THE REQUEST: Which lines hold the string "joints"? Copy every one of them.

----- MATERIAL -----

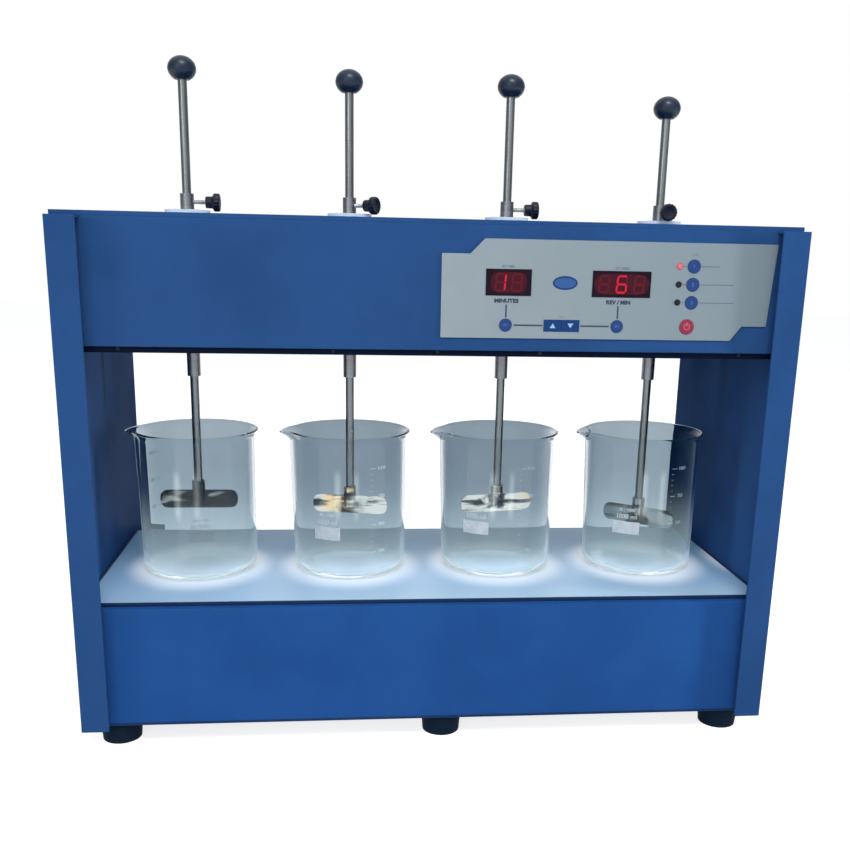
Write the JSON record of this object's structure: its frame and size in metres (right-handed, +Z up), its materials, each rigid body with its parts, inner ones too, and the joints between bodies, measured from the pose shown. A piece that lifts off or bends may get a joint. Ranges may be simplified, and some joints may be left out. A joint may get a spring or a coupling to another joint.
{
  "type": "jar tester",
  "caption": "Bench jar tester with a lit deck for glass jars and a drive housing above that turns sliding paddle stirrers together.",
  "frame": {"origin": "on the bench, under the middle of the bounding box", "axes": "+X to the right seen from the front, +Y to the back, +Z up"},
  "size_m": [0.63, 0.292, 0.6087],
  "materials": {
    "blue_paint": "satin powder coat",
    "dark_paint": "dark powder coat",
    "diffuser": "opal acrylic, lit from below",
    "lamp_board": "white board with light ring",
    "rubber": "matt black",
    "zinc_plate": "zinc plated",
    "motor_paint": "grey enamel",
    "white_plastic": "white nylon",
    "overlay_film": "silver grey film with pale printed shapes",
    "display_red": "dark red window with lit digits",
    "indicator_red": "clear tinted",
    "circuit_board": "green board",
    "supply_case": "plain sheet",
    "black_plastic": "moulded",
    "screw_steel": "bright zinc",
    "gear_plastic": "natural acetal",
    "spindle_steel": "turned stainless",
    "thumb_black": "black head on a steel stem",
    "rod_steel": "ground stainless",
    "knob_black": "polished black",
    "paddle_steel": "bright stainless sheet",
    "jar_glass": "clear with printed scale",
    "key_blue": "embossed film",
    "key_red": "embossed film"
  },
  "bodies": {
    "cabinet": {"left_side_panel": "blue_paint", "right_side_panel": "blue_paint", "base_pan": "blue_paint", "base_rear_panel": "blue_paint", "light_plate": "diffuser", "jar_lamps": "lamp_board", "rubber_feet": "rubber", "housing_floor": "dark_paint", "front_fascia": "blue_paint", "rear_cover": "blue_paint", "top_cover": "blue_paint", "bearing_plate": "zinc_plate", "gear_motor": "motor_paint", "spindle_bushes": "white_plastic", "control_overlay": "overlay_film", "display_windows": "display_red", "indicator_lamps": "indicator_red", "control_board": "circuit_board", "power_supply": "supply_case", "power_inlet": "black_plastic", "case_screws": "screw_steel"},
    "drive": {"drive_gear": "gear_plastic"},
    "idler_1": {"idler_gear_1": "gear_plastic"},
    "idler_2": {"idler_gear_2": "gear_plastic"},
    "spindle_1": {"spindle_1": "spindle_steel", "spindle_gear_1": "gear_plastic"},
    "clamp_1": {"thumb_screw_1": "thumb_black"},
    "stirrer_1": {"stirrer_rod_1": "rod_steel", "ball_knob_1": "knob_black", "paddle_1": "paddle_steel"},
    "jar_1": {"glass_jar_1": "jar_glass"},
    "spindle_2": {"spindle_2": "spindle_steel", "spindle_gear_2": "gear_plastic"},
    "clamp_2": {"thumb_screw_2": "thumb_black"},
    "stirrer_2": {"stirrer_rod_2": "rod_steel", "ball_knob_2": "knob_black", "paddle_2": "paddle_steel"},
    "jar_2": {"glass_jar_2": "jar_glass"},
    "spindle_3": {"spindle_3": "spindle_steel", "spindle_gear_3": "gear_plastic"},
    "clamp_3": {"thumb_screw_3": "thumb_black"},
    "stirrer_3": {"stirrer_rod_3": "rod_steel", "ball_knob_3": "knob_black", "paddle_3": "paddle_steel"},
    "jar_3": {"glass_jar_3": "jar_glass"},
    "spindle_4": {"spindle_4": "spindle_steel", "spindle_gear_4": "gear_plastic"},
    "clamp_4": {"thumb_screw_4": "thumb_black"},
    "stirrer_4": {"stirrer_rod_4": "rod_steel", "ball_knob_4": "knob_black", "paddle_4": "paddle_steel"},
    "jar_4": {"glass_jar_4": "jar_glass"},
    "time_key": {"time_key": "key_blue"},
    "speed_key": {"speed_key": "key_blue"},
    "up_key": {"up_key": "key_blue"},
    "down_key": {"down_key": "key_blue"},
    "function_key_1": {"function_key_1": "key_blue"},
    "function_key_2": {"function_key_2": "key_blue"},
    "function_key_3": {"function_key_3": "key_blue"},
    "power_key": {"power_key": "key_red"}
  },
  "joints": [
    {"name": "drive_gear_turn", "type": "hinge", "parent": "cabinet", "child": "drive", "pos_m": [0, -0.02, 0.367], "axis": [0, 0, 1], "continuous": true},
    {"name": "idler_gear_1_turn", "type": "hinge", "parent": "cabinet", "child": "idler_1", "pos_m": [-0.148, -0.02, 0.367], "axis": [0, 0, 1], "continuous": true},
    {"name": "idler_gear_2_turn", "type": "hinge", "parent": "cabinet", "child": "idler_2", "pos_m": [0.148, -0.02, 0.367], "axis": [0, 0, 1], "continuous": true},
    {"name": "spindle_1_turn", "type": "hinge", "parent": "cabinet", "child": "spindle_1", "pos_m": [-0.222, -0.02, 0.326], "axis": [0, 0, 1], "continuous": true},
    {"name": "thumb_screw_1_turn", "type": "hinge", "parent": "spindle_1", "child": "clamp_1", "pos_m": [-0.222, -0.02, 0.48475], "axis": [1, 0, 0], "range_deg": [0, 360]},
    {"name": "stirrer_1_slide", "type": "slide", "parent": "spindle_1", "child": "stirrer_1", "axis": [0, 0, 1], "range_m": [-0.03, 0.102]},
    {"name": "jar_1_lift", "type": "slide", "parent": "cabinet", "child": "jar_1", "axis": [0, 0, 1], "range_m": [0, 0.02]},
    {"name": "spindle_2_turn", "type": "hinge", "parent": "cabinet", "child": "spindle_2", "pos_m": [-0.074, -0.02, 0.326], "axis": [0, 0, 1], "continuous": true},
    {"name": "thumb_screw_2_turn", "type": "hinge", "parent": "spindle_2", "child": "clamp_2", "pos_m": [-0.074, -0.02, 0.48475], "axis": [0.8387, -0.5446, 0], "range_deg": [0, 360]},
    {"name": "stirrer_2_slide", "type": "slide", "parent": "spindle_2", "child": "stirrer_2", "axis": [0, 0, 1], "range_m": [-0.024, 0.108]},
    {"name": "jar_2_lift", "type": "slide", "parent": "cabinet", "child": "jar_2", "axis": [0, 0, 1], "range_m": [0, 0.02]},
    {"name": "spindle_3_turn", "type": "hinge", "parent": "cabinet", "child": "spindle_3", "pos_m": [0.074, -0.02, 0.326], "axis": [0, 0, 1], "continuous": true},
    {"name": "thumb_screw_3_turn", "type": "hinge", "parent": "spindle_3", "child": "clamp_3", "pos_m": [0.074, -0.02, 0.48475], "axis": [1, 0, 0], "range_deg": [0, 360]},
    {"name": "stirrer_3_slide", "type": "slide", "parent": "spindle_3", "child": "stirrer_3", "axis": [0, 0, 1], "range_m": [-0.025, 0.107]},
    {"name": "jar_3_lift", "type": "slide", "parent": "cabinet", "child": "jar_3", "axis": [0, 0, 1], "range_m": [0, 0.02]},
    {"name": "spindle_4_turn", "type": "hinge", "parent": "cabinet", "child": "spindle_4", "pos_m": [0.222, -0.02, 0.326], "axis": [0, 0, 1], "continuous": true},
    {"name": "thumb_screw_4_turn", "type": "hinge", "parent": "spindle_4", "child": "clamp_4", "pos_m": [0.222, -0.02, 0.48475], "axis": [0, -1, 0], "range_deg": [0, 360]},
    {"name": "stirrer_4_slide", "type": "slide", "parent": "spindle_4", "child": "stirrer_4", "axis": [0, 0, 1], "range_m": [-0.011, 0.121]},
    {"name": "jar_4_lift", "type": "slide", "parent": "cabinet", "child": "jar_4", "axis": [0, 0, 1], "range_m": [0, 0.02]},
    {"name": "time_key_press", "type": "slide", "parent": "cabinet", "child": "time_key", "axis": [0, 1, 0], "range_m": [0, 0.0006], "stiffness_N_per_m": 1500},
    {"name": "speed_key_press", "type": "slide", "parent": "cabinet", "child": "speed_key", "axis": [0, 1, 0], "range_m": [0, 0.0006], "stiffness_N_per_m": 1500},
    {"name": "up_key_press", "type": "slide", "parent": "cabinet", "child": "up_key", "axis": [0, 1, 0], "range_m": [0, 0.0006], "stiffness_N_per_m": 1500},
    {"name": "down_key_press", "type": "slide", "parent": "cabinet", "child": "down_key", "axis": [0, 1, 0], "range_m": [0, 0.0006], "stiffness_N_per_m": 1500},
    {"name": "function_key_1_press", "type": "slide", "parent": "cabinet", "child": "function_key_1", "axis": [0, 1, 0], "range_m": [0, 0.0006], "stiffness_N_per_m": 1500},
    {"name": "function_key_2_press", "type": "slide", "parent": "cabinet", "child": "function_key_2", "axis": [0, 1, 0], "range_m": [0, 0.0006], "stiffness_N_per_m": 1500},
    {"name": "function_key_3_press", "type": "slide", "parent": "cabinet", "child": "function_key_3", "axis": [0, 1, 0], "range_m": [0, 0.0006], "stiffness_N_per_m": 1500},
    {"name": "power_key_press", "type": "slide", "parent": "cabinet", "child": "power_key", "axis": [0, 1, 0], "range_m": [0, 0.0006], "stiffness_N_per_m": 1500}
  ],
  "couplings": [
    {"joint": "idler_gear_1_turn", "follows": "drive_gear_turn", "ratio": 1},
    {"joint": "idler_gear_2_turn", "follows": "drive_gear_turn", "ratio": 1},
    {"joint": "spindle_1_turn", "follows": "drive_gear_turn", "ratio": -1},
    {"joint": "spindle_2_turn", "follows": "drive_gear_turn", "ratio": -1},
    {"joint": "spindle_3_turn", "follows": "drive_gear_turn", "ratio": -1},
    {"joint": "spindle_4_turn", "follows": "drive_gear_turn", "ratio": -1}
  ]
}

-----

REPLY TO THE EXERCISE:
Write the JSON record of this object's structure: its frame and size in metres (right-handed, +Z up), its materials, each rigid body with its parts, inner ones too, and the joints between bodies, measured from the pose shown. A piece that lifts off or bends may get a joint. Ranges may be simplified, and some joints may be left out. A joint may get a spring or a coupling to another joint.
  "joints": [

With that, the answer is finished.